# Start of Extracted data
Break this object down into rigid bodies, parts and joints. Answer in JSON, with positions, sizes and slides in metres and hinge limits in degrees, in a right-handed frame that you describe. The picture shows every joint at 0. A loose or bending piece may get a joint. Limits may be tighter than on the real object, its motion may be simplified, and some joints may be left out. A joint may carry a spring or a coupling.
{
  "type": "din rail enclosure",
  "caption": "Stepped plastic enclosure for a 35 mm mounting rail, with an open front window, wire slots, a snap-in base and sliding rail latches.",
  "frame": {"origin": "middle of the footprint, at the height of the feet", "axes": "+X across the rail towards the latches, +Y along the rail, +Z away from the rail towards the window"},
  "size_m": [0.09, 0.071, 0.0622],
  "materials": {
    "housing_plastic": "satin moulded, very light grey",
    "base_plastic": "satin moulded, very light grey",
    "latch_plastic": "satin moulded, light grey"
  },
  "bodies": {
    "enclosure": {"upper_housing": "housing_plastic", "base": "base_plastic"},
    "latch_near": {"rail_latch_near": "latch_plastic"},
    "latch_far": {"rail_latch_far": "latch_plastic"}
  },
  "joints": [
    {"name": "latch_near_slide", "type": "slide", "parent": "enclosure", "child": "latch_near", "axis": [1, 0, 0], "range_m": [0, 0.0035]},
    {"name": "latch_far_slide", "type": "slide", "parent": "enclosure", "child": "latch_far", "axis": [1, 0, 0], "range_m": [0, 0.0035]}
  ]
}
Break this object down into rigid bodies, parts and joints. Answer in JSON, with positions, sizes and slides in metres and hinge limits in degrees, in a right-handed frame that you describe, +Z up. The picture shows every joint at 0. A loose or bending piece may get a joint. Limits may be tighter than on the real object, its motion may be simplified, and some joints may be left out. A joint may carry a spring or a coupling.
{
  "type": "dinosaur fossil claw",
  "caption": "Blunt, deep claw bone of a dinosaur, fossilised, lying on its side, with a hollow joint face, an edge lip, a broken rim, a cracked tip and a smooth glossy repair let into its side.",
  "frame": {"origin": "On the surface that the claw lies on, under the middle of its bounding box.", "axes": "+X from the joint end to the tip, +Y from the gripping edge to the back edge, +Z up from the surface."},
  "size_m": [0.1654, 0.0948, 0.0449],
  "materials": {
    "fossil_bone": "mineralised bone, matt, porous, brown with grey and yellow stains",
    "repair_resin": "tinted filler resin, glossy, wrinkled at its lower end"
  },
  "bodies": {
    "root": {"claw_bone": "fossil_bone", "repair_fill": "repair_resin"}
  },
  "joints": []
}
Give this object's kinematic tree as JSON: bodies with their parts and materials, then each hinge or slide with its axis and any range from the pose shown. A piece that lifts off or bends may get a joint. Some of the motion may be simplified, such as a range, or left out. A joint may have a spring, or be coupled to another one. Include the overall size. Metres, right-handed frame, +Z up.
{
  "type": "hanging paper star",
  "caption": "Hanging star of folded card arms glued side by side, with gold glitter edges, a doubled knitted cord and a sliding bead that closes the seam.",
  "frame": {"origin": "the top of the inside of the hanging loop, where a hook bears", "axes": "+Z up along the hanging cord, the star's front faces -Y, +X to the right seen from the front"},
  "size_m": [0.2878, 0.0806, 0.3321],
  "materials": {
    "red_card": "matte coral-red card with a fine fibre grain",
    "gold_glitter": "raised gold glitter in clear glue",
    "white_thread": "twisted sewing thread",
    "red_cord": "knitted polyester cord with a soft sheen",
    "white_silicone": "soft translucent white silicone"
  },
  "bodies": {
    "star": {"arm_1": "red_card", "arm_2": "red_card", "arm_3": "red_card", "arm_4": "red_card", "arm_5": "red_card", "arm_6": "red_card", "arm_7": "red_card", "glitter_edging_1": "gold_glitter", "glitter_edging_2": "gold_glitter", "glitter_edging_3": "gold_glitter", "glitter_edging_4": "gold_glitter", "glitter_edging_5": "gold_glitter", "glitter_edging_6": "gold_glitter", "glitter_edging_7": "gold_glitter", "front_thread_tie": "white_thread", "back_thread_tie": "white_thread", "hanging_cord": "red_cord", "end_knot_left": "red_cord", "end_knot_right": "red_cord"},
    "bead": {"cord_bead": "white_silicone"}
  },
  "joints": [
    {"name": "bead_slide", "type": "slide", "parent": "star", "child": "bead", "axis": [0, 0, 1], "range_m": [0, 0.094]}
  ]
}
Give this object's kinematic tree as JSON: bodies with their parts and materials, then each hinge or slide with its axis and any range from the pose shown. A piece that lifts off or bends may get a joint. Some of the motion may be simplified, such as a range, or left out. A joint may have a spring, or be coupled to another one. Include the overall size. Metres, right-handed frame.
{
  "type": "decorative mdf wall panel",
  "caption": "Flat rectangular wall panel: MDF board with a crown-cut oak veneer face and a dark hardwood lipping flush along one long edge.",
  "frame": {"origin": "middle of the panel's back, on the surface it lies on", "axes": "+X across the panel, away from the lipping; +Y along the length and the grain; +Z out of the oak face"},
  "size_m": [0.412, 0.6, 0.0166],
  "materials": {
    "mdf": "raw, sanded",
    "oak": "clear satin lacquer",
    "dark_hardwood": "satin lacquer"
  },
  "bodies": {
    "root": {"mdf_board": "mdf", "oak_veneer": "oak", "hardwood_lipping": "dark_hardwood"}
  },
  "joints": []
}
# End of Extracted data
### Task goal
Each record above should be repeated exactly as it appears.

### Exercise response
Break this object down into rigid bodies, parts and joints. Answer in JSON, with positions, sizes and slides in metres and hinge limits in degrees, in a right-handed frame that you describe. The picture shows every joint at 0. A loose or bending piece may get a joint. Limits may be tighter than on the real object, its motion may be simplified, and some joints may be left out. A joint may carry a spring or a coupling.
{
  "type": "din rail enclosure",
  "caption": "Stepped plastic enclosure for a 35 mm mounting rail, with an open front window, wire slots, a snap-in base and sliding rail latches.",
  "frame": {"origin": "middle of the footprint, at the height of the feet", "axes": "+X across the rail towards the latches, +Y along the rail, +Z away from the rail towards the window"},
  "size_m": [0.09, 0.071, 0.0622],
  "materials": {
    "housing_plastic": "satin moulded, very light grey",
    "base_plastic": "satin moulded, very light grey",
    "latch_plastic": "satin moulded, light grey"
  },
  "bodies": {
    "enclosure": {"upper_housing": "housing_plastic", "base": "base_plastic"},
    "latch_near": {"rail_latch_near": "latch_plastic"},
    "latch_far": {"rail_latch_far": "latch_plastic"}
  },
  "joints": [
    {"name": "latch_near_slide", "type": "slide", "parent": "enclosure", "child": "latch_near", "axis": [1, 0, 0], "range_m": [0, 0.0035]},
    {"name": "latch_far_slide", "type": "slide", "parent": "enclosure", "child": "latch_far", "axis": [1, 0, 0], "range_m": [0, 0.0035]}
  ]
}
Break this object down into rigid bodies, parts and joints. Answer in JSON, with positions, sizes and slides in metres and hinge limits in degrees, in a right-handed frame that you describe, +Z up. The picture shows every joint at 0. A loose or bending piece may get a joint. Limits may be tighter than on the real object, its motion may be simplified, and some joints may be left out. A joint may carry a spring or a coupling.
{
  "type": "dinosaur fossil claw",
  "caption": "Blunt, deep claw bone of a dinosaur, fossilised, lying on its side, with a hollow joint face, an edge lip, a broken rim, a cracked tip and a smooth glossy repair let into its side.",
  "frame": {"origin": "On the surface that the claw lies on, under the middle of its bounding box.", "axes": "+X from the joint end to the tip, +Y from the gripping edge to the back edge, +Z up from the surface."},
  "size_m": [0.1654, 0.0948, 0.0449],
  "materials": {
    "fossil_bone": "mineralised bone, matt, porous, brown with grey and yellow stains",
    "repair_resin": "tinted filler resin, glossy, wrinkled at its lower end"
  },
  "bodies": {
    "root": {"claw_bone": "fossil_bone", "repair_fill": "repair_resin"}
  },
  "joints": []
}
Give this object's kinematic tree as JSON: bodies with their parts and materials, then each hinge or slide with its axis and any range from the pose shown. A piece that lifts off or bends may get a joint. Some of the motion may be simplified, such as a range, or left out. A joint may have a spring, or be coupled to another one. Include the overall size. Metres, right-handed frame, +Z up.
{
  "type": "hanging paper star",
  "caption": "Hanging star of folded card arms glued side by side, with gold glitter edges, a doubled knitted cord and a sliding bead that closes the seam.",
  "frame": {"origin": "the top of the inside of the hanging loop, where a hook bears", "axes": "+Z up along the hanging cord, the star's front faces -Y, +X to the right seen from the front"},
  "size_m": [0.2878, 0.0806, 0.3321],
  "materials": {
    "red_card": "matte coral-red card with a fine fibre grain",
    "gold_glitter": "raised gold glitter in clear glue",
    "white_thread": "twisted sewing thread",
    "red_cord": "knitted polyester cord with a soft sheen",
    "white_silicone": "soft translucent white silicone"
  },
  "bodies": {
    "star": {"arm_1": "red_card", "arm_2": "red_card", "arm_3": "red_card", "arm_4": "red_card", "arm_5": "red_card", "arm_6": "red_card", "arm_7": "red_card", "glitter_edging_1": "gold_glitter", "glitter_edging_2": "gold_glitter", "glitter_edging_3": "gold_glitter", "glitter_edging_4": "gold_glitter", "glitter_edging_5": "gold_glitter", "glitter_edging_6": "gold_glitter", "glitter_edging_7": "gold_glitter", "front_thread_tie": "white_thread", "back_thread_tie": "white_thread", "hanging_cord": "red_cord", "end_knot_left": "red_cord", "end_knot_right": "red_cord"},
    "bead": {"cord_bead": "white_silicone"}
  },
  "joints": [
    {"name": "bead_slide", "type": "slide", "parent": "star", "child": "bead", "axis": [0, 0, 1], "range_m": [0, 0.094]}
  ]
}
Give this object's kinematic tree as JSON: bodies with their parts and materials, then each hinge or slide with its axis and any range from the pose shown. A piece that lifts off or bends may get a joint. Some of the motion may be simplified, such as a range, or left out. A joint may have a spring, or be coupled to another one. Include the overall size. Metres, right-handed frame.
{
  "type": "decorative mdf wall panel",
  "caption": "Flat rectangular wall panel: MDF board with a crown-cut oak veneer face and a dark hardwood lipping flush along one long edge.",
  "frame": {"origin": "middle of the panel's back, on the surface it lies on", "axes": "+X across the panel, away from the lipping; +Y along the length and the grain; +Z out of the oak face"},
  "size_m": [0.412, 0.6, 0.0166],
  "materials": {
    "mdf": "raw, sanded",
    "oak": "clear satin lacquer",
    "dark_hardwood": "satin lacquer"
  },
  "bodies": {
    "root": {"mdf_board": "mdf", "oak_veneer": "oak", "hardwood_lipping": "dark_hardwood"}
  },
  "joints": []
}